La lectura de Sed de fluir no es fácil; contiene una carga intelectual evidente. Da la impresión que la conclusión de la idea queda siempre pendiente, discontinuada. Para su apreciación cabal se hace necesario descorrer cada una de las telas con que la exuberancia léxica y la maestría retórica han vestido de velada claridad el núcleo del poema. El retraso en la comprensión del sentido –como si su desciframiento fuera parte de un cortejo platónico– no hace otra cosa que aumentar a cada relectura el deseo de captar su esencia. Poesía rica en versos de un álgebra que no acaba nunca de despejarse.

Producto del singular hermetismo, cualquier acercamiento introductorio a este libro no pasará de ser la transmisión de una experiencia superficial y prescindible. Con todo, es posible señalar ciertos aspectos estructurales, esa matemática encubierta que trasciende la experiencia subjetiva y que viene al caso hacer notar toda vez que insinúa los propósitos estéticos tras la obra.
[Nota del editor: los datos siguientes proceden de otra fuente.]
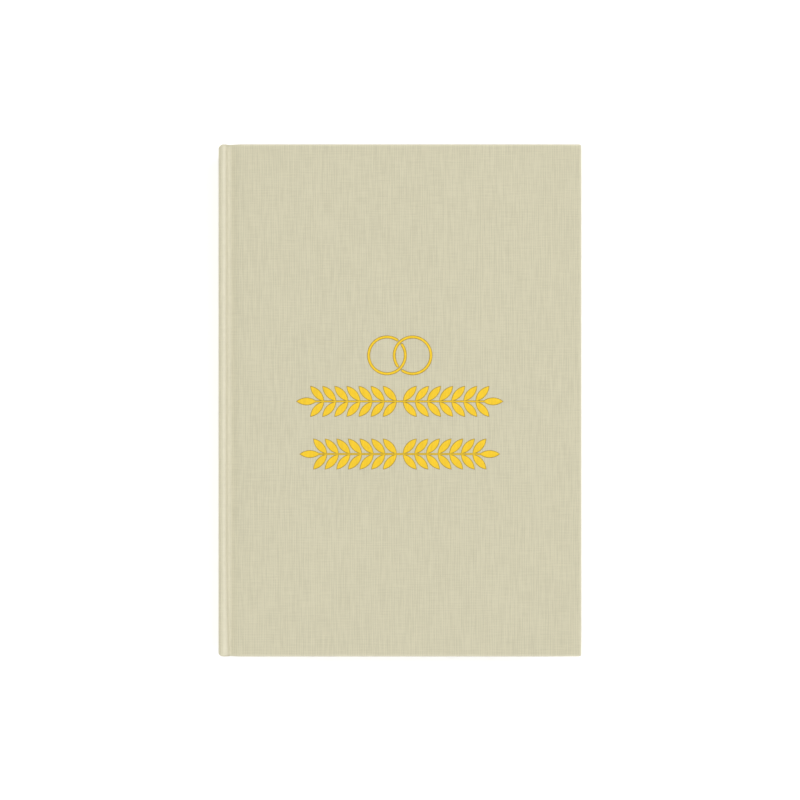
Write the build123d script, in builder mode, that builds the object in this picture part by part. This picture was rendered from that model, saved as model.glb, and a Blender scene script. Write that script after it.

En Sed de fluir gozan de especial protagonismo una suerte de sonetos de rimas en desorden, mejor llamados catorcetos –según expresión acuñada por Miguel Arteche– en los cuales se evidencia una mayor libertad en el uso de la rima y la métrica que aquella que promulgara el preceptismo clásico. Tales modificaciones formales, junto a la incorporación ocasional de tópicos grecolatinos, nos retrotrae a los ejercicios parnasianos, precursores del versolibrismo, con los que los poetas de la segunda mitad del siglo XIX pusieron de manifiesto su especial cuidado en el vínculo entre signo y contenido a contramano del relajo formal del romanticismo francés. Tal conexión entre forma y fondo puede aquí apreciarse en la sólida y ambigua utilización de la rima, ese encuentro feliz, en palabras de Válery. La filosofía según la cual el anhelo de unión culminaría con el enlace de los sexos reunidos por un “sacro soplo” presenta su correlato directo en los arreglos de la rima. En ocasiones se la hallará pareada, verso a verso, sugiriendo un encuentro súbito, aunque efímero; en otras, se abrochará a varios versos de distancia, cuando ya la expectativa rítmica parecía perdida, sugiriendo esta vez el retardo de la unión sexual con la consecuente ampliación del deseo erótico, según recomienda la doctrina del amor cortés.

De las tres secciones, la central es donde se hace menos evidente los motivos arriba expuestos. Asimismo, es la más clara y, acaso, biográfica. Su función en el plan del libro se justifica en tanto refuerza la idea de que el cuerpo, esa materia frágil y limitada, es un impedimento para que alma aletee hacia la altura.

Tuve la suerte de conocer estos poemas antes de ser publicados y discutir con su autor la pertinencia de ciertos giros sintácticos más o menos inusitados que a la luz de mi primera y poco detenida lectura se me hacían, a lo menos, arbitrarios. Ahora, con la claridad que otorga el tiempo, me resulta imposible pensar que pudieran haber sido escritos de otro modo. El efecto de unos versos admirables procede a veces del desorden que introducen en el orden esperado.